Não bastassem os estragos acima apresentados, os prejuízos causados pelo mecanismo das peculiares gratificações aqui discutidas transcendem o âmbito dos três principais atores envolvidos (clientes, fornecedores e arquitetos), estendendo-se à coletividade em geral. A atual legislação fiscal brasileira determina que em cada operação de remuneração de serviços profissionais haja recolhimento de tributos. Ao serem recebidas sem a emissão de notas fiscais, as comissões, por conseguinte, não são taxadas, subtraindo-se assim da sociedade o direito aos impostos gerados por essa transação.

Diante de tantos problemas advindos dessa prática nefasta, creio estar esse modelo de negócio fadado à extinção.
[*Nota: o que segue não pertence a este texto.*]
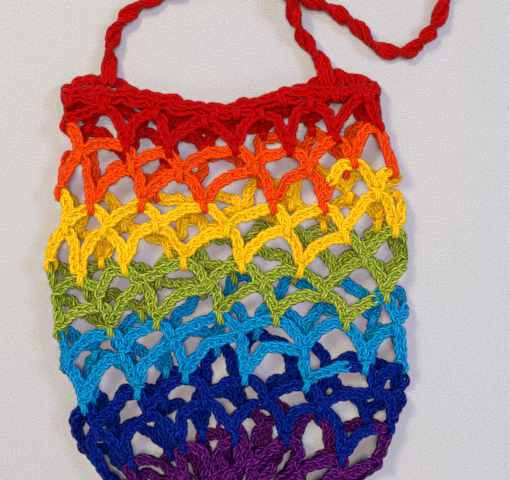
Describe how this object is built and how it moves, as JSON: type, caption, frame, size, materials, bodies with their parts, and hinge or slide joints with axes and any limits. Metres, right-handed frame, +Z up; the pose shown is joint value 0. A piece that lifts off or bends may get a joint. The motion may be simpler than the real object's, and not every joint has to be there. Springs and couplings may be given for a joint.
{
  "type": "crochet bag",
  "caption": "Openwork crochet shoulder bag in rainbow bands of chain arches, lying flat and hollow, with a dense rim, a dense base and a twisting crocheted strap.",
  "frame": {"origin": "middle of the bag's outline on the surface it lies on, the strap left out", "axes": "+X across the bag to the right, +Y from the folded base towards the mouth, +Z up from the surface"},
  "size_m": [0.2089, 0.4044, 0.0168],
  "materials": {
    "yarn_red": "soft plied cotton, slight sheen",
    "yarn_orange": "soft plied cotton, slight sheen",
    "yarn_yellow": "soft plied cotton, slight sheen",
    "yarn_green": "soft plied cotton, slight sheen",
    "yarn_sky": "soft plied cotton, slight sheen",
    "yarn_blue": "soft plied cotton, slight sheen",
    "yarn_purple": "soft plied cotton, slight sheen"
  },
  "bodies": {
    "root": {"rim": "yarn_red", "band_red": "yarn_red", "band_orange": "yarn_orange", "band_yellow": "yarn_yellow", "band_green": "yarn_green", "band_sky": "yarn_sky", "band_blue": "yarn_blue", "band_purple": "yarn_purple", "base": "yarn_purple", "strap": "yarn_red"}
  },
  "joints": []
}
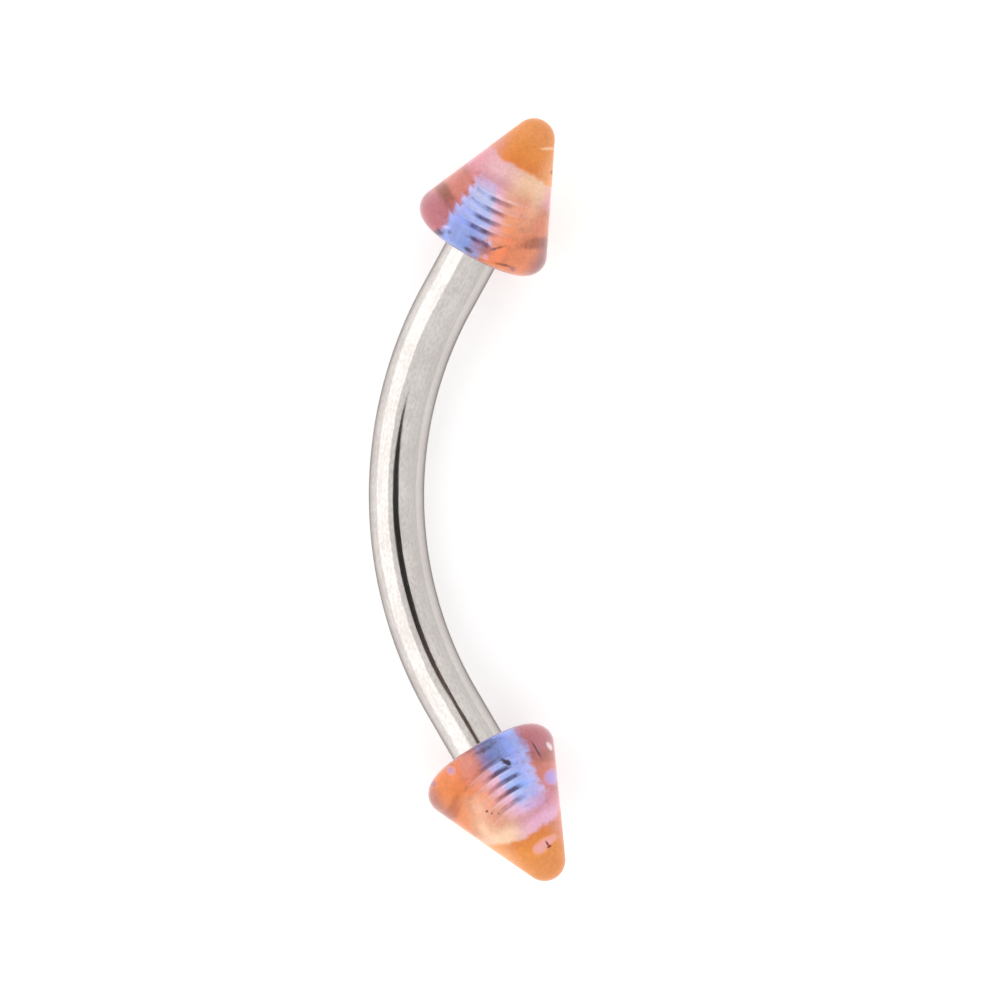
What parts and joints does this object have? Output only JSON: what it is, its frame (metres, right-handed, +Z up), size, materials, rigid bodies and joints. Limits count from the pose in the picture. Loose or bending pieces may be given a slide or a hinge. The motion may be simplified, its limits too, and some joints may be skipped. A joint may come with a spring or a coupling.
{
  "type": "curved eyebrow barbell",
  "caption": "Curved steel barbell for an eyebrow piercing, with a pointed marbled acrylic tip screwed onto a threaded post at each end.",
  "frame": {"origin": "on the surface that the barbell rests on, under the middle of its bounding box", "axes": "+Z up from the surface, +Y along the barbell's length towards the upper tip, +X towards the open side of the bend"},
  "size_m": [0.0042, 0.0164, 0.0029],
  "materials": {
    "polished_steel": "mirror polished surgical steel",
    "marbled_acrylic": "clear acrylic with swirls of orange, pink and blue, polished"
  },
  "bodies": {
    "bar": {"bar": "polished_steel"},
    "upper_tip": {"upper_tip": "marbled_acrylic"},
    "lower_tip": {"lower_tip": "marbled_acrylic"}
  },
  "joints": [
    {"name": "upper_tip_off", "type": "slide", "parent": "bar", "child": "upper_tip", "axis": [0.4837, 0.848, 0.2164], "range_m": [0, 0.0025]},
    {"name": "lower_tip_off", "type": "slide", "parent": "bar", "child": "lower_tip", "axis": [0.4837, -0.848, 0.2164], "range_m": [0, 0.0025]}
  ]
}
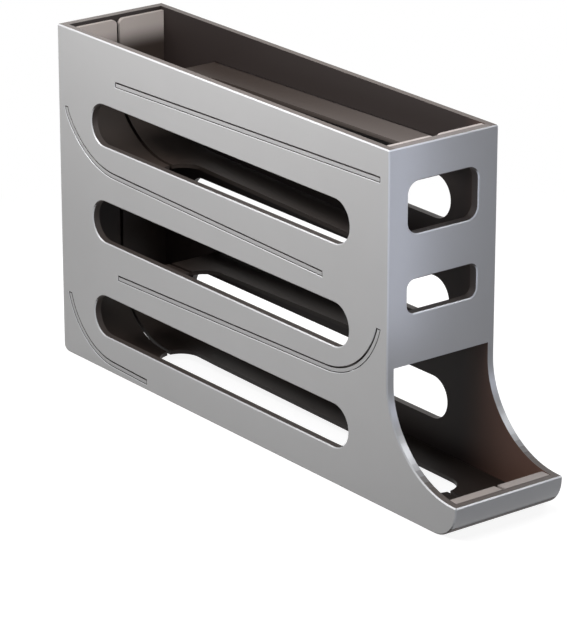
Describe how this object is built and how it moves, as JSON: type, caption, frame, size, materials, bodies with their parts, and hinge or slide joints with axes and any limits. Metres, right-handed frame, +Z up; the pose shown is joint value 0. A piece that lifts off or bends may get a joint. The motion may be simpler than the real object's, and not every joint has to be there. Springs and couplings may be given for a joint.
{
  "type": "egg dispenser",
  "caption": "Free-standing gravity rack that rolls eggs down sloping tiers between two slotted side walls to a scoop with a rounded lip.",
  "frame": {"origin": "on the shelf plane, under the middle of the overall length and width", "axes": "+X towards the scoop, +Y across the width, +Z up"},
  "size_m": [0.36, 0.074, 0.2],
  "materials": {
    "shell": "satin metallic grey over dark plastic",
    "track": "satin taupe grey"
  },
  "bodies": {
    "root": {"left_side_panel": "shell", "right_side_panel": "shell", "front_panel": "shell", "back_panel": "shell", "front_lip": "shell", "tier_1_left_track": "track", "tier_1_right_track": "track", "tier_2_left_track": "track", "tier_2_right_track": "track", "tier_3_left_track": "track", "tier_3_right_track": "track", "tier_4_left_track": "track", "tier_4_right_track": "track"}
  },
  "joints": []
}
Ao declarar ilegal o recebimento das comissões, o CAU demonstra conhecer os males causados por tal fato e inicia uma luta objetivando o seu banimento.

Muito embora já se tenham instrumentos punitivos aplicáveis aos adeptos das comissões, a estratégia para eliminá-las deve passar, a meu ver, em um primeiro momento, por um processo educativo, no qual se demonstre amplamente os danos ocasionados por esse tipo de expediente. Ao que tenho acompanhado, o CAU Pará já empreende, nesse sentido, ações visando a conscientizar arquitetos e fornecedores, atuando, também, junto às escolas de arquitetura para inserir nas disciplinas de regulação da atuação profissional, conteúdos que abordem e esclareçam essa delicada e importante questão.

Estou certo de que, com esforço coletivo, mas em processo difícil e demorado, a comissão será afastada de nosso mercado de trabalho. A exclusão dessa forma de pagamento ocorrerá de maneira inevitável, e seu fim se dará não apenas em razão de ser prática ilegal, antiética, ou mesmo no entendimento de muitos, incorreta, mas, sobretudo porque, conforme se viu, é prejudicial a todos.